Öncelikle sizin bu haklı mücadelenizde emeğinize ve ekmeğinize bu denli sahip çıktığınız için sizi canı yürekten kutluyorum.
Öncelikle sizin bu haklı mücadelenizde emeğinize ve ekmeğinize bu denli sahip çıktığınız için sizi canı yürekten kutluyorum.
Neredeyse iki aydır çocuklarınız annelerinden ya da babalarından ayrı kaldılar. Sizler çocuklarınız için mücadele ediyorsunuz. Onlara daha iyi bir gelecek için, iyi insanlar yetiştirebilmek için. Fakat çocuklarınız da sizlere destek olmak için her türlü zorluklara göğüs germek zorunda bırakılıyor. Bırakılıyorlar; çünkü halen henüz bu gidişata hükümet dur demiyor. Bu çocuklara yazık değil midir? Bu insanlar ekmeğine sahip çıkıyor. 4-cyi istemiyor, özlük haklarını istiyorlar. Bunlar onların haklı istekleridir. TEKEL işçisi kadınlarımız bütün zor şartlara rağmen en önde yer alıp yumruklarını havaya kaldırıp sloganlar atılıp eylemlerine devam ediyorlar. Oradaki kadın işçiler bizlere, tüm Türkiyeye örnek olmuşlardır.

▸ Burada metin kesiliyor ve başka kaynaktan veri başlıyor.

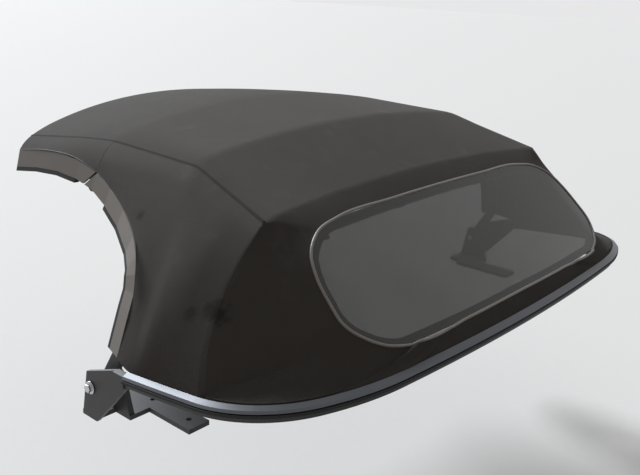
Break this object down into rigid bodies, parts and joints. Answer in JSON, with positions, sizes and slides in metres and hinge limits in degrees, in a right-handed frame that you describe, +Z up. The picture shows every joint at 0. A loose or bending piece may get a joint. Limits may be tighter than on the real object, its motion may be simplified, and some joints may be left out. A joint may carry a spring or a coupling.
{
  "type": "folding soft top for a convertible car",
  "caption": "Folding fabric roof of a two-seat open car, with a curved glass rear window, side trims, bows and pivot brackets.",
  "frame": {"origin": "centre of the four bracket bolt holes, in the brackets' bottom plane", "axes": "+X to the car's left, +Y to its rear, +Z up"},
  "size_m": [1.455, 1.206, 0.53],
  "materials": {
    "canvas": "woven, matt",
    "window_glass": "tinted, glossy",
    "seal_rubber": "matt",
    "trim_metal": "satin",
    "moulding_metal": "satin",
    "frame_paint": "satin",
    "bracket_steel": "satin",
    "pin_steel": "bright",
    "frame_plastic": "grained",
    "handle_plastic": "grained"
  },
  "bodies": {
    "base": {"main_bracket_left": "bracket_steel", "main_bracket_right": "bracket_steel", "tension_bow": "frame_paint", "base_moulding": "moulding_metal", "base_seal": "seal_rubber", "cover_hem": "canvas"},
    "main_arms": {"main_rail_left": "frame_paint", "main_rail_right": "frame_paint", "rear_trim_left": "trim_metal", "rear_trim_right": "trim_metal", "rear_seal_left": "seal_rubber", "rear_seal_right": "seal_rubber", "main_pins": "pin_steel", "side_cover_left": "canvas", "side_cover_right": "canvas", "quarter_cover_left": "canvas", "quarter_cover_right": "canvas"},
    "front_panel": {"header_bow": "frame_paint", "header_seal": "seal_rubber", "front_bow": "frame_paint", "front_rail_left": "frame_paint", "front_rail_right": "frame_paint", "front_trim_left": "trim_metal", "front_trim_right": "trim_metal", "front_seal_left": "seal_rubber", "front_seal_right": "seal_rubber", "front_pins": "pin_steel", "locating_pins": "pin_steel", "latch_base": "bracket_steel", "front_cover": "canvas", "roof_cover": "canvas"},
    "bow_links": {"bow_link_left": "frame_paint", "bow_link_right": "frame_paint"},
    "middle_bow": {"middle_bow": "frame_paint"},
    "rear_window": {"rear_glass": "window_glass", "window_frame": "frame_plastic", "corner_bow": "frame_paint", "rear_roof_cover": "canvas", "rear_cover": "canvas", "rear_corner_left": "canvas", "rear_corner_right": "canvas"},
    "latch": {"latch_handle": "handle_plastic"}
  },
  "joints": [
    {"name": "main_fold", "type": "hinge", "parent": "base", "child": "main_arms", "pos_m": [0, -0.09, 0.068], "axis": [-1, 0, 0], "range_deg": [0, 120.5], "deforming": ["quarter_cover_left", "quarter_cover_right"]},
    {"name": "front_hinge", "type": "hinge", "parent": "main_arms", "child": "front_panel", "pos_m": [0, -0.333, 0.385], "axis": [1, 0, 0], "range_deg": [0, 120.5], "deforming": ["roof_cover", "side_cover_left", "side_cover_right"]},
    {"name": "link_swing", "type": "hinge", "parent": "front_panel", "child": "bow_links", "pos_m": [0, -0.265, 0.422], "axis": [-1, 0, 0], "range_deg": [0, 172.3]},
    {"name": "bow_swing", "type": "hinge", "parent": "bow_links", "child": "middle_bow", "pos_m": [0, -0.045, 0.418], "axis": [1, 0, 0], "range_deg": [0, 172.3]},
    {"name": "window_hinge", "type": "hinge", "parent": "base", "child": "rear_window", "pos_m": [0, 0.402, 0.175], "axis": [1, 0, 0], "range_deg": [0, 66.1], "deforming": ["rear_roof_cover", "rear_cover", "rear_corner_left", "rear_corner_right"]},
    {"name": "latch_swing", "type": "hinge", "parent": "front_panel", "child": "latch", "pos_m": [0, -0.7, 0.456], "axis": [-1, 0, 0], "range_deg": [0, 90]}
  ],
  "couplings": [
    {"joint": "front_hinge", "follows": "main_fold", "ratio": 1},
    {"joint": "link_swing", "follows": "main_fold", "ratio": 1.429},
    {"joint": "bow_swing", "follows": "main_fold", "ratio": 1.429},
    {"joint": "window_hinge", "follows": "main_fold", "ratio": 0.54772}
  ]
}
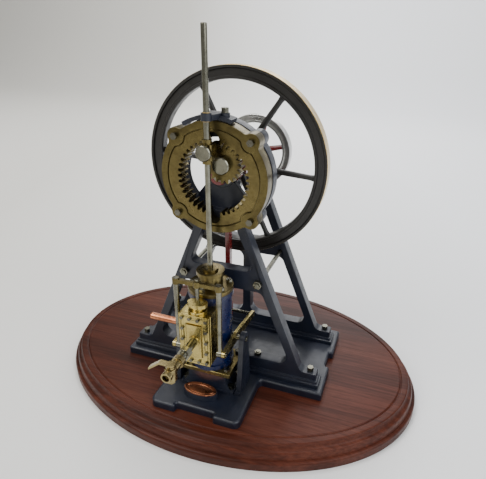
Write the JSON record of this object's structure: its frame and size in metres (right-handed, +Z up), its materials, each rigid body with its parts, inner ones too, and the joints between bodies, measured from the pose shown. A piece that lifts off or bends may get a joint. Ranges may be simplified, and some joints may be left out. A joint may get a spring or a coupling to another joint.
{
  "type": "model steam engine with hypocycloidal straight-line crank gear",
  "caption": "Model vertical steam engine: planet pinion in a fixed internal ring gear turns piston stroke into flywheel rotation, on an oval plinth.",
  "frame": {"origin": "centre of the plinth's underside", "axes": "+Z up, +X along the plinth's long axis across the engine, +Y from the cylinder back to the drive pulley"},
  "size_m": [0.387, 0.2864, 0.3487],
  "materials": {
    "mahogany": "satin varnished mahogany",
    "navy_paint": "dark navy enamel, satin gloss",
    "copper": "polished copper, slightly toned",
    "bush_brass": "turned brass",
    "steel": "bright turned steel",
    "aged_brass": "aged brass, satin",
    "bright_brass": "polished brass",
    "blue_enamel": "royal blue gloss enamel",
    "red_paint": "dark red gloss enamel",
    "flywheel_brass": "polished tread, dark painted faces",
    "pulley_metal": "bright rim, red painted spokes"
  },
  "bodies": {
    "frame": {"plinth": "mahogany", "baseplate": "navy_paint", "name_plate": "copper", "front_frame": "navy_paint", "rear_frame": "navy_paint", "front_bush": "bush_brass", "rear_bush": "bush_brass", "stay_rods": "steel", "stay_nuts": "steel", "foot_bolts": "steel", "sill_studs": "steel", "ring_housing": "aged_brass", "gear_ring": "aged_brass", "ring_bolts": "steel", "rod_guide_bracket": "navy_paint", "guide_bush": "bush_brass", "guide_screw": "steel", "cylinder_pedestal": "navy_paint", "pedestal_plate": "aged_brass", "pedestal_bolts": "steel", "cylinder": "blue_enamel", "cylinder_cover": "aged_brass", "cover_gland": "aged_brass", "cover_nuts": "steel", "valve_chest": "bright_brass", "chest_cover": "bright_brass", "chest_bolts": "steel", "chest_gland": "bright_brass", "rocker_brackets": "navy_paint", "rocker_pins": "steel", "exhaust_pipe": "copper", "steam_union": "steel", "cock_body": "bright_brass"},
    "crank": {"crankshaft": "steel", "crank_web": "red_paint", "crank_pin": "steel", "eccentric_sheave": "aged_brass", "flywheel": "flywheel_brass", "drive_pulley": "pulley_metal", "hub_screws": "steel"},
    "planet": {"pinion": "aged_brass", "rod_pin": "steel"},
    "crosshead": {"crosshead": "aged_brass", "piston_rod": "steel", "guide_rod": "steel", "piston": "steel", "piston_ring": "steel"},
    "eccentric": {"eccentric_strap": "red_paint", "eccentric_rod": "red_paint"},
    "rocker": {"rocker_levers": "aged_brass", "rocker_bar": "steel"},
    "valve": {"slide_valve": "bright_brass", "valve_rod": "steel", "valve_yoke": "aged_brass", "side_rods": "steel", "side_rod_pins": "steel"},
    "cock": {"cock_plug": "bright_brass", "cock_lever": "bright_brass", "plug_nut": "bright_brass"}
  },
  "joints": [
    {"name": "crank_turn", "type": "hinge", "parent": "frame", "child": "crank", "pos_m": [0, 0, 0.233], "axis": [0, -1, 0], "continuous": true},
    {"name": "planet_turn", "type": "hinge", "parent": "crank", "child": "planet", "pos_m": [0.00817, -0.05, 0.24558], "axis": [0, -1, 0], "continuous": true},
    {"name": "crosshead_turn", "type": "hinge", "parent": "planet", "child": "crosshead", "pos_m": [0, -0.0658, 0.25816], "axis": [0, -1, 0], "continuous": true},
    {"name": "eccentric_turn", "type": "hinge", "parent": "crank", "child": "eccentric", "pos_m": [-0.002, -0.0186, 0.233], "axis": [0, -1, 0], "continuous": true},
    {"name": "rocker_swing", "type": "hinge", "parent": "frame", "child": "rocker", "pos_m": [0, -0.0658, 0.088], "axis": [1, 0, 0], "range_deg": [-2.5, 2.5]},
    {"name": "valve_slide", "type": "slide", "parent": "frame", "child": "valve", "axis": [0, 0, 1], "range_m": [-0.0012, 0.0012]},
    {"name": "cock_turn", "type": "hinge", "parent": "frame", "child": "cock", "pos_m": [0, -0.143, 0.103], "axis": [0, 0, 1], "range_deg": [0, 90]}
  ],
  "couplings": [
    {"joint": "planet_turn", "follows": "crank_turn", "ratio": -2},
    {"joint": "crosshead_turn", "follows": "crank_turn", "ratio": 1},
    {"joint": "eccentric_turn", "follows": "crank_turn", "ratio": -1},
    {"joint": "valve_slide", "follows": "rocker_swing", "m_per_rad": -0.0272}
  ]
}
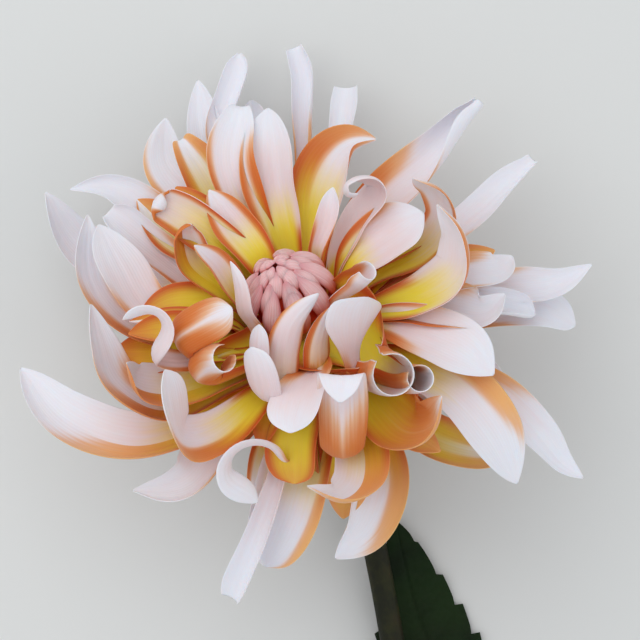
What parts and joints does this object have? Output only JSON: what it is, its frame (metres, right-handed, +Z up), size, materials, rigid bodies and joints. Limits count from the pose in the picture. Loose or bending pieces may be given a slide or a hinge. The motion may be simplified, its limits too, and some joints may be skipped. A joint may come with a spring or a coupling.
{
  "type": "dahlia flower",
  "caption": "Cut dahlia bloom with curled white and pink florets banded in orange, yellow at the base, with a pink closed middle, green calyx, stem and toothed leaf, lying down.",
  "frame": {"origin": "bottom centre of the bounding box of the flower as it lies", "axes": "+Z up from the surface it lies on; the stem runs towards -Y and the bloom is at +Y; the bloom's axis leans up and towards +Y"},
  "size_m": [0.1466, 0.2792, 0.0808],
  "materials": {
    "bloom": "satin petal",
    "bud": "satin petal",
    "calyx": "matt leafy green",
    "stem": "satin brownish green",
    "leaf": "satin dark green"
  },
  "bodies": {
    "root": {"bloom": "bloom", "bud": "bud", "calyx": "calyx", "stem": "stem", "leaf": "leaf"}
  },
  "joints": []
}
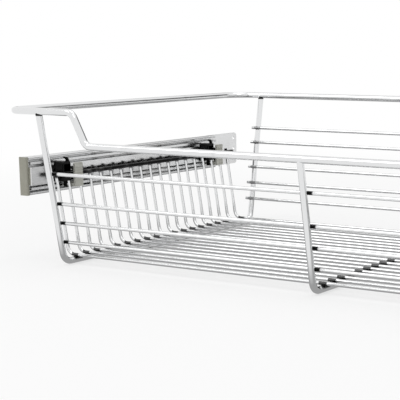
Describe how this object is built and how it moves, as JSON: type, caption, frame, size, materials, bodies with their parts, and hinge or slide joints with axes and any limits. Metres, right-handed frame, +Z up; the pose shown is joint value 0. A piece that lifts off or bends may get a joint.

TEKEL işçilerinin başına gelen yarın bizim de başımıza gelebilir. Bu yüzden baskılara antidemokratik uygulamalara karşı birlik olup hep birlikte karşı durmalıyız. Bunun en güzel örneği de sizler oldunuz.
Bu haklı ve güzel, bir o kadar da zor olan mücadelenizde yanınızda olduğumuzu bilmenizi isterim. AKP Hükümetine soruyorum. Orada her milliyetten, her mezhepten insan var. Türkü-Kürdü, Alevisi-Sünnisi var. TEKEL işçilerinin davası ekmek davasıdır, geçim derdidir. Ekmeğine, emeğine sahip çıkan PKK mıdır? Özlük haklarına sahip çıkıyorlar diye PKK olduğunu söylemek doğru değildir. Bunu söylemelerinin amacı destek olmak isteyen insanlara engel olmaktır; Kürt-Türk ayrımcılığı yapmaktır. Sizlerin bunları dikkate almadığını biliyorum.
Süresiz açlık grevinizde rahatsızlaşan arkadaşlara geçmiş olsun diyorum. Bu onurlu mücadelenizde başarılar dilerim.